Faria sentido construir dez novas cidades em Portugal?

“A nova construção não é uma estratégia, neste momento, viável”, diz à CNN Portugal Luís Mendes, geógrafo e investigador do Instituto de Geografia e Ordenamento do Território (IGOT) da Universidade de Lisboa. “A nova construção exige uma energia e recursos que, neste momento, estão extremamente encarecidos, como é o caso do solo. Não temos muito solo disponível em muitos municípios, sobretudo nos municípios das áreas metropolitanas, onde a pressão urbana é maior e a procura é maior. Por outro lado, a indústria da construção civil tem as baterias apontadas para o setor do segmento do luxo, para a classe média e classe média alta, sobretudo média-alta. Portanto, não vai responder às necessidades de quem mais precisa de habitação, que são as camadas mais populares”, acrescenta.

Luís Mendes aponta também o elevado custo da construção, devido ao encarecimento dos materiais e da mão de obra, e o número de casas vazias como fatores para considerar a nova construção desadequada para Portugal. “Nós somos o país da OCDE que tem dos maiores índices de casas por habitante, temos um superavit de casas. Ao contrário do que se pensa, nós temos casas a mais do que famílias. Também temos meio milhão de imóveis devolutos, casas desprovidas de função social e económica”.

Diagnóstico semelhante faz Gonçalo Antunes, geógrafo e especialista em Habitação, que “não vê” a construção de dez novas cidades e 400 mil casas como “necessária”.

“Nós temos um conjunto de alojamentos vagos que é muito substancial. De acordo com o INE, são 12% das habitações em Portugal. Se formos olhar para o município do Lisboa, são 15%. Já temos seis milhões de habitações e 4,1 milhões de famílias, portanto temos um superavit de cerca de dois milhões de alojamentos em relação a famílias. Temos inclusivamente alguns municípios, entre os quais municípios que estão entre os dez com o valor mediano de metro quadrado mais elevado, que em 2021 tinham mais alojamentos do que população residente”, destaca o especialista.

O facto desta solução não ser adequada para Portugal, diz Gonçalo Antunes, não quer dizer que não o seja para os Países Baixos. “Aquilo que se faz nos Países Baixos, na Alemanha, Suécia, Espanha ou em Portugal não tem de ser necessariamente igual. As receitas têm de ser adaptadas a cada país, têm de ser adaptadas ao funcionamento do mercado de habitação, têm de ser adaptadas ao parque habitacional que já existe e à própria cultura de utilização de habitação que existe no país.”

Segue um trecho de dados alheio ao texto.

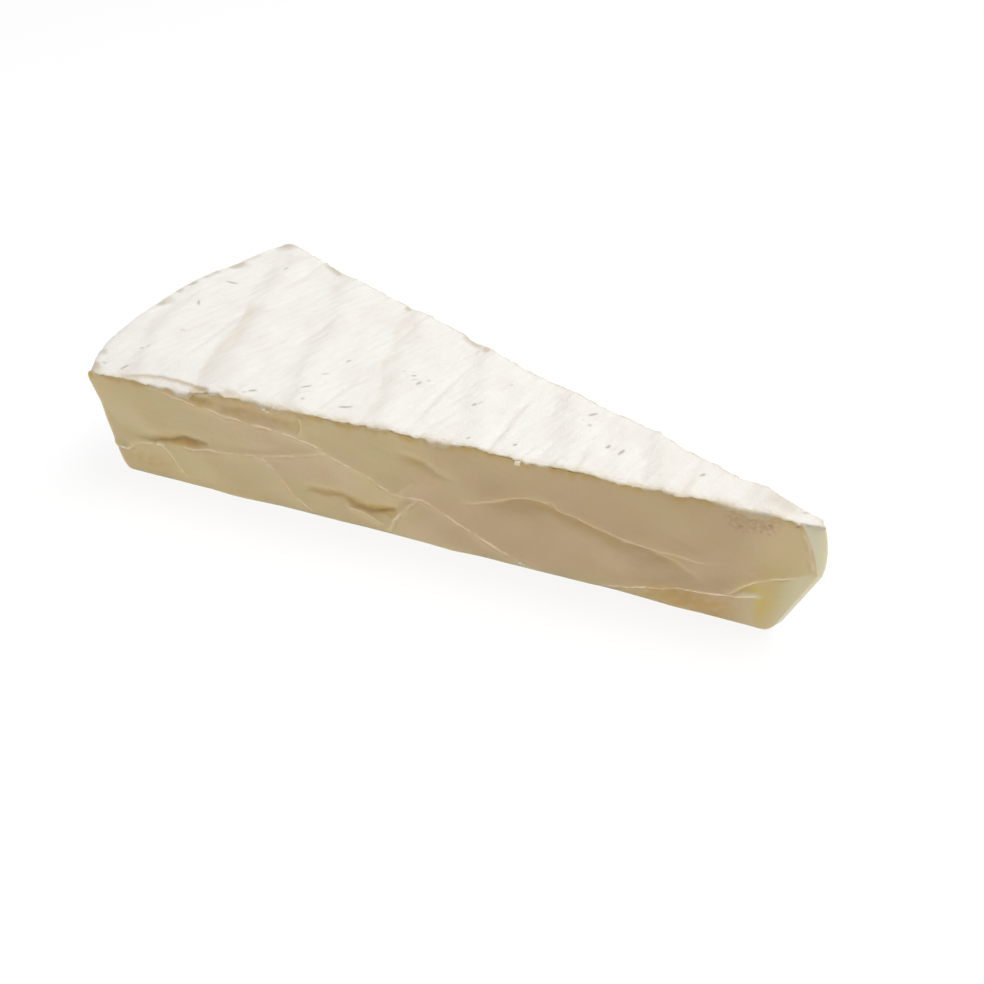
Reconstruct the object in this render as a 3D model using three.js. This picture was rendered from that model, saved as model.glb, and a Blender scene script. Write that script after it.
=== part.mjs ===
// Double cream brie: a long narrow wedge cut out of a large flat wheel. Cheese and rind are one solid.
// Millimetres, +Z up. The wedge lies on its flat underside, with the wheel's rim towards -X, the nose
// at the wheel's middle towards +X, and the creased cut that shows towards -Y.
//
// Places on a cut are given as a pair: the distance from the wheel's middle, and the height above the
// underside.

import * as THREE from 'three';
import { mergeVertices } from 'three/addons/utils/BufferGeometryUtils.js';

// The wheel and the slice cut out of it
const HEIGHT = 33.2; // underside to top, away from the rim
const RIM_DISTANCE = 177.6; // wheel's middle to the middle of the rim
const RIM_CURVE = 108; // radius of the rim in plan, which bulges more than a true circle
const WEDGE_ANGLE = THREE.MathUtils.degToRad(24.8);

// How the ripe cheese has settled
const SHOULDER_DROP = 0.5; // the top sinks by this towards the rim
const SHOULDER_EDGE_DROP = 1.6; // and by this more along the front cut
const SHOULDER_EDGE_REACH = 7; // less with distance from the cut
const SHOULDER_START = 110; // distance from the middle at which the sinking begins
const TIP_RISE = 0.8; // it rises by this towards the nose
const TIP_RISE_REACH = [40, 80]; // wholly within the first distance of the middle
const TIP_DROP = 0.3; // and sinks a little at its very end
const TIP_DROP_REACH = 12;
const RIM_LEAN = 1.8; // the rim's foot stands in by this
const RIM_TOP_RADIUS = 3;
const RIM_FOOT_RADIUS = 1.6;
const RIM_FLAT = { at: 20, reach: 9, depth: 1.6 }; // a flatter place, towards the back cut
const CORNER_RADIUS = 6; // in plan, the rim's front corner is worn back over this width
const CORNER_SHARE = 0.36; // by this share of a full rounding
const CUT_EDGE_RADIUS = 0.7;

// The blunt nose, squashed in handling
const NOSE_SPREAD = 4; // extra length of wedge that the nose is as wide as
const NOSE_SPREAD_REACH = 30;
const NOSE_OVERHANG = 1.8; // it pokes past the wheel's middle by this at its fullest
const NOSE_FULL_HEIGHT = 20;
const NOSE_TOP_RETREAT = 3.3; // and stands back by this at the top
const NOSE_FOOT_RETREAT = 4.6; // and by this at the underside
const NOSE_FOOT_RADIUS = 3; // where it also rounds in, by a share of a full rounding
const NOSE_FOOT_SHARE = 0.7;
const NOSE_ROUNDING = 1; // how far its corners stand back in plan
const FACET_SETBACK = 3.6; // the facet pressed into its upper front corner
const BACK_BULGE = { at: 11, reach: 8, depth: 1.2 }; // the back cut stands out beside the nose

// Soft slanting ridges that the maturing mat left across the top, steeper towards the rim
const BAND_PITCH = 22.6;
const BAND_START = -154.4;
const BAND_SLANT = 0.43; // shift along the wedge for each millimetre across
const BAND_HEIGHT = 0.3;
const BAND_SKEW = 0.8;

// Creases that the slats under the mat left straight across it
const SLATS = [-152.4, -131.4, -110.8, -90, -71, -51.6, -30];
const SLAT_DEPTH = 0.35;
const SLAT_WIDTH = 1.6;

// Creases that the wrapping pressed into the two cuts. Each is a raised seam along a line; where step
// isn't 0 the cheese below the line stands out (or back) by it, less with distance.
const FRONT_CREASES = [
  {
    line: [[153, 29.7], [137, 27.1], [115, 25], [99.5, 19.3], [89, 14.7], [75, 9], [58.5, 0.5]],
    rise: 0.7, width: 1.6, step: 0.35,
  },
  { line: [[150, 13.2], [128, 15.8], [108, 22.3]], rise: 0.6, width: 1.5, step: 0.25 },
  { line: [[129.5, 16.2], [123, 13], [119, 6.4], [114.5, 1.2]], rise: 0.45, width: 1.4, step: 0 },
  { line: [[153.4, 13], [150.4, 7.6], [147.8, 2]], rise: 0.4, width: 1.4, step: 0 },
  { line: [[169.5, 8], [162, 9.6], [153.2, 13.4]], rise: 0.5, width: 1.4, step: 0 },
  { line: [[94.4, 0.6], [91.3, 7.5], [86.8, 13.4]], rise: 0.8, width: 1.5, step: 0 },
  { line: [[76.5, 16.4], [57.5, 23], [43, 19.2], [28, 17], [18, 17]], rise: 0.6, width: 1.6, step: -0.9 },
  { line: [[42.5, 0.6], [28, 6.1], [9.3, 10.1]], rise: 0.7, width: 1.5, step: -0.7 },
  { line: [[15.4, 9.2], [11, 14], [0.8, 19.5]], rise: 0.6, width: 1.5, step: -0.5 },
];
const BACK_CREASES = [
  { line: [[166, 24], [138, 13.5], [112, 9], [96, 0.5]], rise: 0.7, width: 1.6, step: 0.35 },
  { line: [[131, 31.5], [118, 22], [108, 8.5]], rise: 0.6, width: 1.5, step: 0.3 },
  { line: [[104, 27], [79, 24.5], [58, 15.5], [40, 13]], rise: 0.6, width: 1.6, step: -0.8 },
  { line: [[72, 1], [52, 6.5], [33, 4]], rise: 0.6, width: 1.5, step: -0.5 },
  { line: [[34, 27], [22, 18], [6, 16.5]], rise: 0.5, width: 1.5, step: -0.5 },
];
const STEP_REACH = 6;
const LINE_SEGMENTS = 16;

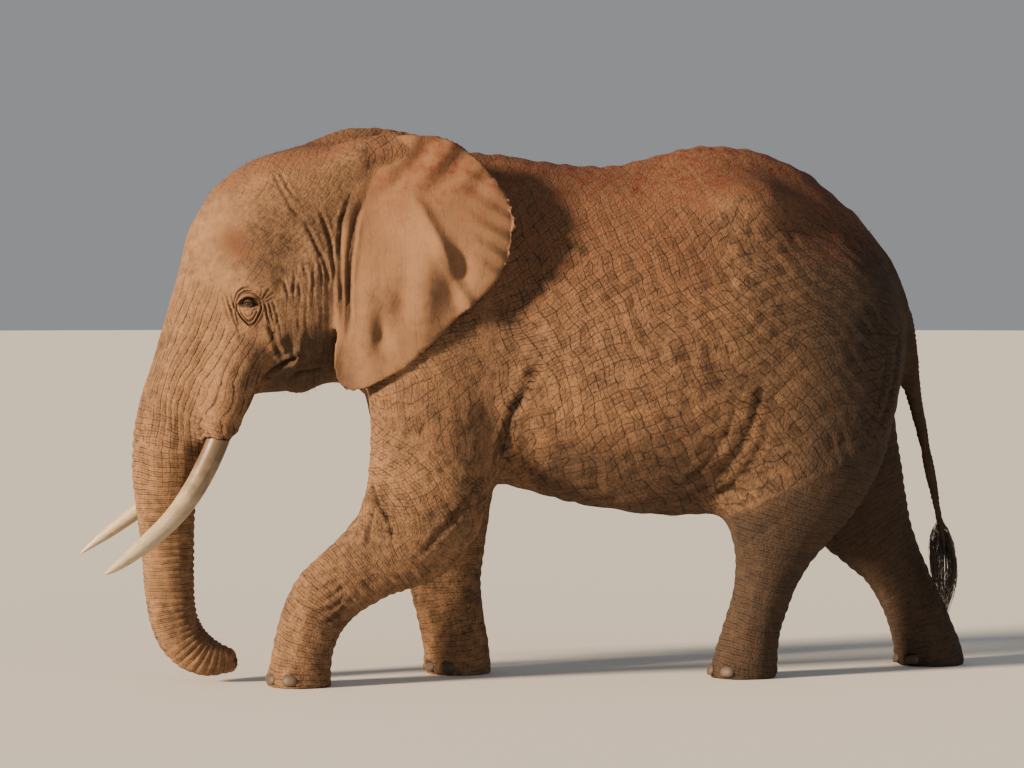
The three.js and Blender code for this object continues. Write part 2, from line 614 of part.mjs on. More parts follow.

Entre Portugal e Países Baixos há uma grande diferença no número de imóveis vazios. O parque habitacional português tinha, em 2021, 5.970.677 casas, das quais 723.215, um pouco mais de 12%, estavam vazias. Nos Países Baixos, o número de habitações vazias é de cerca de 180 mil num total a rondar de 8,2 milhões, de acordo com estimativas de 2023.

Para os dois especialistas em habitação, a solução passa, então, por pegar no que já existe.

“Tem de se promover um pacote de incentivos fiscais robustos para que os proprietários de casas vazias possam sentir-se atraídos a colocar essas casas no mercado de arrendamento. E assim, através desse aumento da oferta, eventualmente os valores podem diminuir, quer das rendas, quer das casas”, defende Luís Mendes, que aponta também a reabilitação urbana, pública e privada, como parte da solução.

Gonçalo Antunes não nega que seja “fundamental que os privados continuem a construir”, mas refere que a construção tem de começar a ser direcionada para a “maioria da população”, as classes média e média-baixa, e não para as classes com os bolsos mais cheios. Porém, defende que o principal foco deve ser em trazer os fogos não ocupados para o mercado.

“É muito importante trazer estas casas vazias para o mercado, são uma oferta potencial que está subutilizada. Há que trazer para o mercado com estímulos aquelas que estão com condições de se tornar em habitação a curto prazo. Aquelas que não estão em condições de reabilitar, há que contribuir para a sua reabilitação, para que entrem no mercado. Isso é absolutamente fundamental”, garante.